### DATASET CONTENT
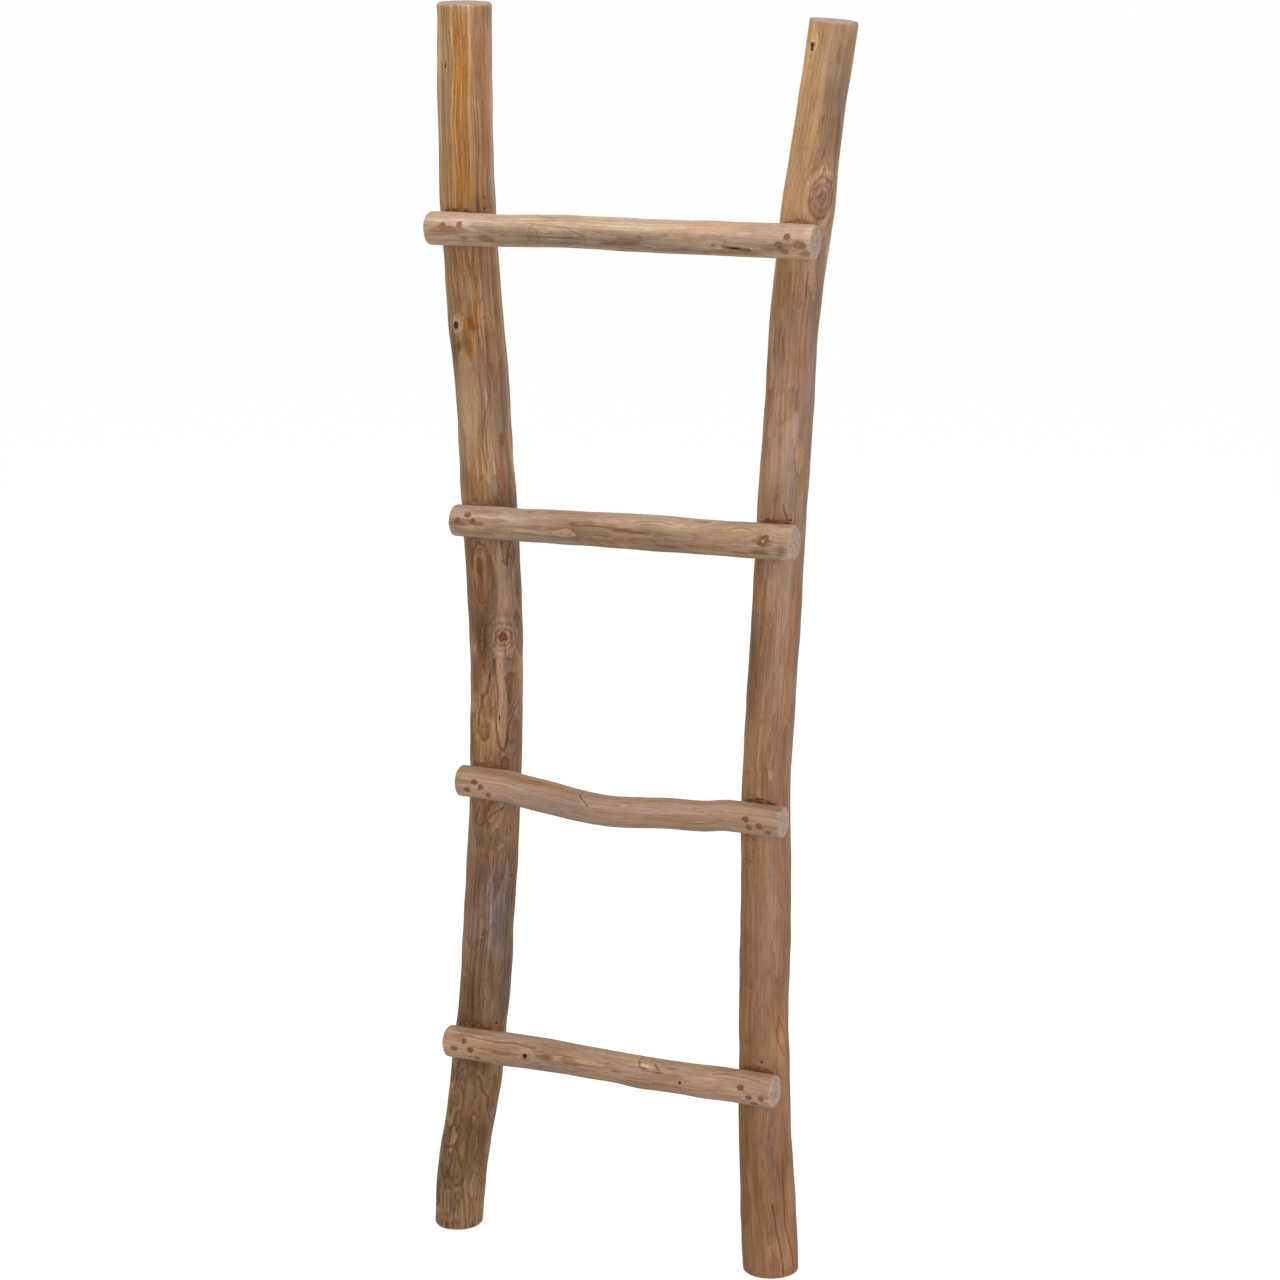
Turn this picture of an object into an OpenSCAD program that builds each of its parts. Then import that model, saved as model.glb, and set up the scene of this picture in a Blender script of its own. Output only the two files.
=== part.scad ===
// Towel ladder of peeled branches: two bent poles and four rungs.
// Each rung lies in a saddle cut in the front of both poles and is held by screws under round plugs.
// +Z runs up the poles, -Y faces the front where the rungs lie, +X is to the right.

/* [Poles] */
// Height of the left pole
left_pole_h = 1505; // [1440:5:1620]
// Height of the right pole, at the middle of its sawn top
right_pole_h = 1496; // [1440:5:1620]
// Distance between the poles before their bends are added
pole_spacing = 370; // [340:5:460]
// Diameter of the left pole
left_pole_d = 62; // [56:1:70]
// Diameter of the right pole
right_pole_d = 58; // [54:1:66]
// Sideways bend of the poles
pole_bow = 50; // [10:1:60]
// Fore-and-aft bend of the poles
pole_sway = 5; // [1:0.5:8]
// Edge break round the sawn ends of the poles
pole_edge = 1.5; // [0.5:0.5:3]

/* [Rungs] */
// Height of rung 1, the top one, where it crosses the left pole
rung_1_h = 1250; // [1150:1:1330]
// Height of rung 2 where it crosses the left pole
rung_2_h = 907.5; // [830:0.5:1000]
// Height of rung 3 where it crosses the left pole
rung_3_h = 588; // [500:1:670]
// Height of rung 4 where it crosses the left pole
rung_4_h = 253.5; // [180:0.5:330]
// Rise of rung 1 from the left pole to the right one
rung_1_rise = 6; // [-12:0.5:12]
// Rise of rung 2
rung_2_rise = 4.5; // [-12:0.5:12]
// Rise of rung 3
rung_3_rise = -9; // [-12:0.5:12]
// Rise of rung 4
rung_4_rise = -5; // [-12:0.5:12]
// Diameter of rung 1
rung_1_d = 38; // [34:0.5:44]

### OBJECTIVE
Copy out every line of the data above, exactly as given.

### FULL ANSWER
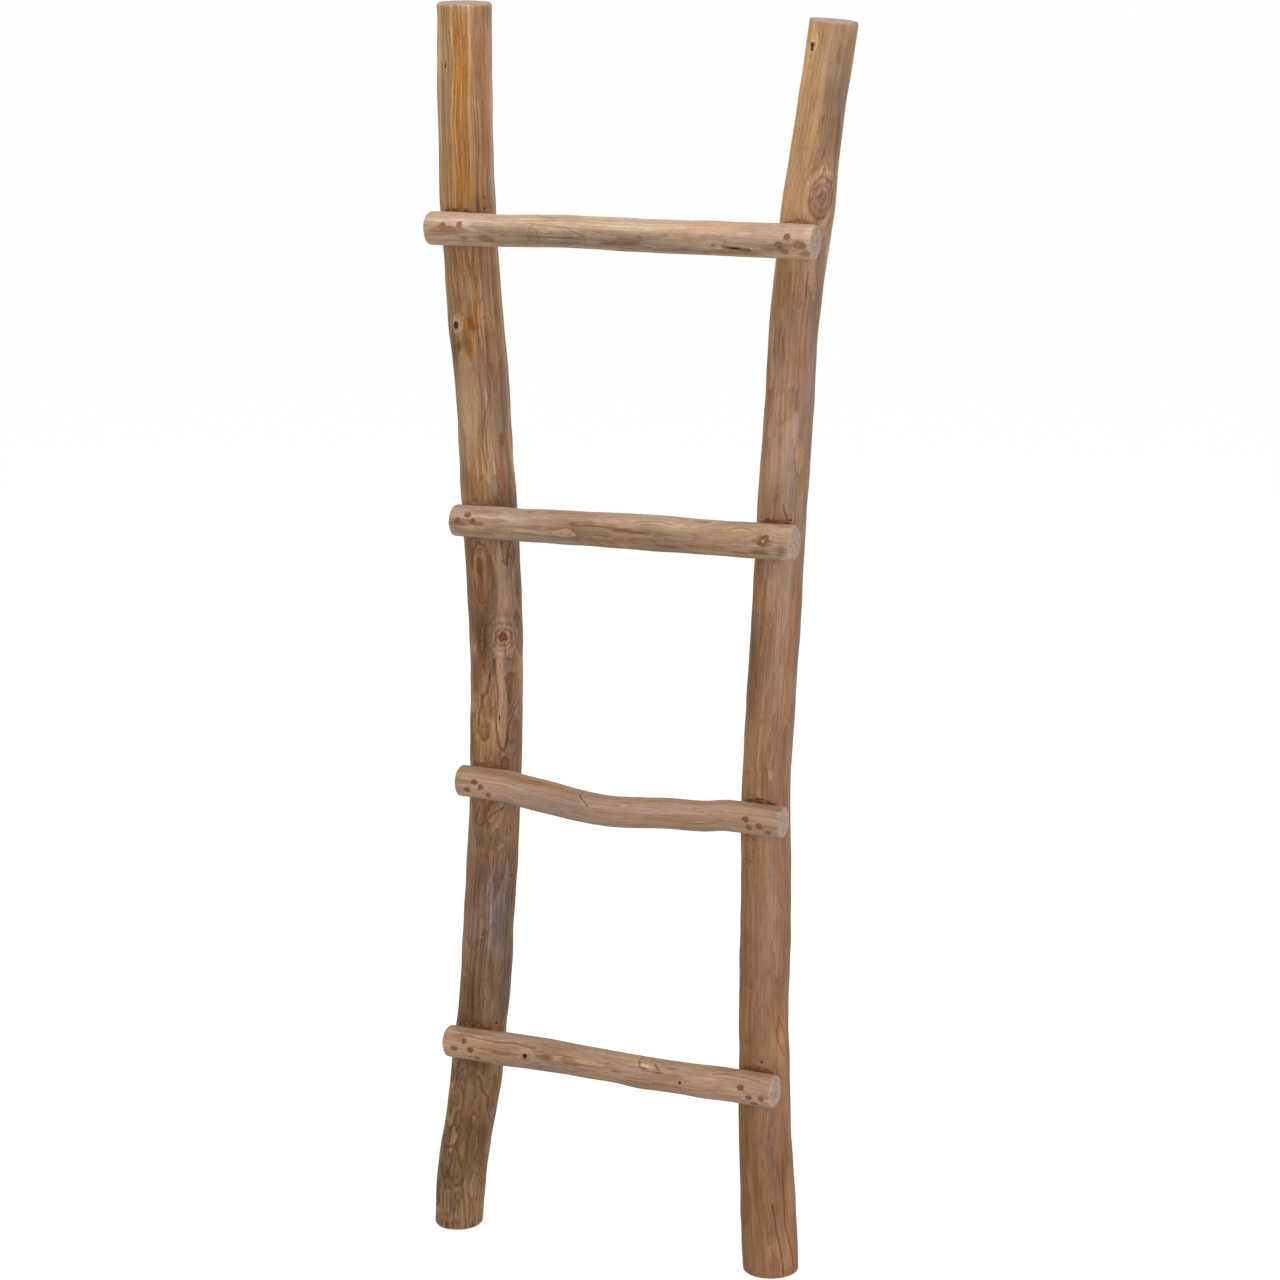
Turn this picture of an object into an OpenSCAD program that builds each of its parts. Then import that model, saved as model.glb, and set up the scene of this picture in a Blender script of its own. Output only the two files.
=== part.scad ===
// Towel ladder of peeled branches: two bent poles and four rungs.
// Each rung lies in a saddle cut in the front of both poles and is held by screws under round plugs.
// +Z runs up the poles, -Y faces the front where the rungs lie, +X is to the right.

/* [Poles] */
// Height of the left pole
left_pole_h = 1505; // [1440:5:1620]
// Height of the right pole, at the middle of its sawn top
right_pole_h = 1496; // [1440:5:1620]
// Distance between the poles before their bends are added
pole_spacing = 370; // [340:5:460]
// Diameter of the left pole
left_pole_d = 62; // [56:1:70]
// Diameter of the right pole
right_pole_d = 58; // [54:1:66]
// Sideways bend of the poles
pole_bow = 50; // [10:1:60]
// Fore-and-aft bend of the poles
pole_sway = 5; // [1:0.5:8]
// Edge break round the sawn ends of the poles
pole_edge = 1.5; // [0.5:0.5:3]

/* [Rungs] */
// Height of rung 1, the top one, where it crosses the left pole
rung_1_h = 1250; // [1150:1:1330]
// Height of rung 2 where it crosses the left pole
rung_2_h = 907.5; // [830:0.5:1000]
// Height of rung 3 where it crosses the left pole
rung_3_h = 588; // [500:1:670]
// Height of rung 4 where it crosses the left pole
rung_4_h = 253.5; // [180:0.5:330]
// Rise of rung 1 from the left pole to the right one
rung_1_rise = 6; // [-12:0.5:12]
// Rise of rung 2
rung_2_rise = 4.5; // [-12:0.5:12]
// Rise of rung 3
rung_3_rise = -9; // [-12:0.5:12]
// Rise of rung 4
rung_4_rise = -5; // [-12:0.5:12]
// Diameter of rung 1
rung_1_d = 38; // [34:0.5:44]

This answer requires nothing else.